A: Management fees are typically a fixed percentage of the assets under management (AUM) and are charged regardless of the fund's investment performance. Performance payments, on the other hand, are a percentage of the profits generated by the fund, meaning they are only paid when the fund achieves positive returns, often above a certain threshold or high-water mark.
Q: Do mutual funds typically charge performance payments?
A: Generally, traditional mutual funds do not charge performance payments. Their fee structures typically rely on a fixed expense ratio that includes management fees and operational costs, regardless of returns. Performance payments are more characteristic of alternative investment vehicles like hedge funds and private equity, where different regulatory frameworks and investor profiles apply.

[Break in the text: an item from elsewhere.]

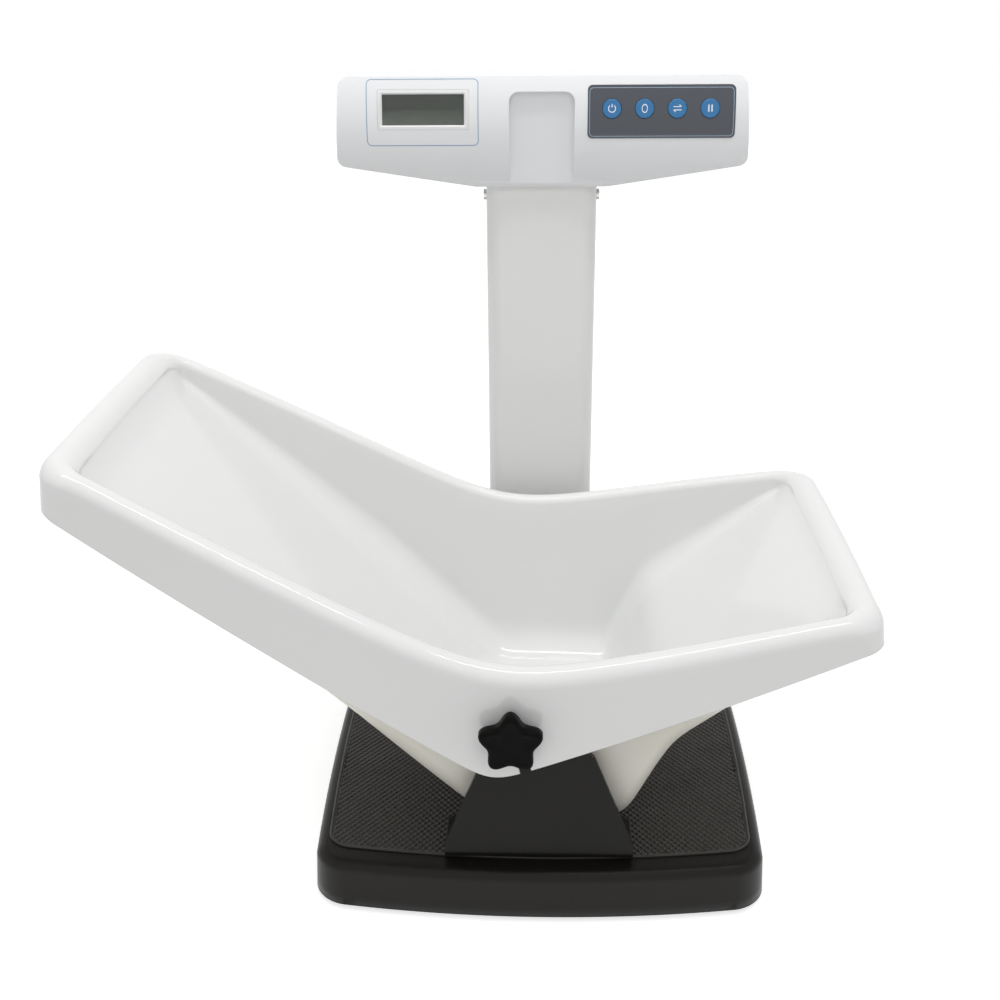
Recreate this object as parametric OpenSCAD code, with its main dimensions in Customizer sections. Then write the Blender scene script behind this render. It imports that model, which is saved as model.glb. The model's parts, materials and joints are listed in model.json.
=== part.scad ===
// Digital baby weighing scale: a moulded cradle tray clamped to two steel brackets,
// a load-cell platform under them, and a column behind that carries the display head.
// Millimetres, +Z up, X along the tray, +Y towards the column.

/* [Tray] */
// Length of the tray from its head end to its foot end
tray_len = 588; // [570:2:610]
// Distance from the column's centre plane to the tray's foot end
foot_reach = 244; // [238:1:250]
// Half of the tray's width, at its middle
tray_half = 164.5; // [164:0.5:168]
// How much nearer the middle each long side lies at the tray's ends
tray_bow = 22; // [10:1:24]
// Plan radius of the tray's corners
tray_corner = 36; // [34:1:42]
// Wall thickness of the tray
tray_wall = 4; // [3:0.5:4]
// Radius of the rim's outer roll
rim_out_r = 12; // [9:0.5:12.5]
// Radius of the rim's inner roll
rim_in_r = 7; // [5:0.5:7.5]
// X of the bend between the tray's two straight halves
bend_x = -31; // [-40:1:-24]
// Height of the rim's two straight lines where they cross at the bend
rim_low = 198; // [194:1:204]
// Height of the skirt's two lower edges where they cross at the bend
skirt_low = 118; // [112:1:122]
// Height of the inside of the bowl at its lowest place
bowl_z = 57; // [56:0.5:60]
// X where the backrest panel meets the bottom of the bowl
back_x = -40; // [-45:1:-36]
// X of the knee where the leg panel turns down into the bowl
knee_x = 95; // [90:1:98]
// Height of that knee
knee_z = 127; // [120:1:134]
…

Q: What is a high-water mark?
A: A high-water mark is a critical provision in performance payment structures. It refers to the highest value a fund or account has reached. A manager can only earn new performance payments if the fund's current value exceeds this high-water mark. This prevents managers from earning fees repeatedly on gains that merely recover previous losses.
Q: What is a hurdle rate?
A: A hurdle rate is a minimum rate of return that a fund must achieve before the manager can begin to collect performance payments. For example, if a fund has a 5% hurdle rate and earns a 12% return, the performance fee would only apply to the 7% (12% - 5%) of returns above the hurdle. This ensures that managers are rewarded for outperformance rather than just general market appreciation.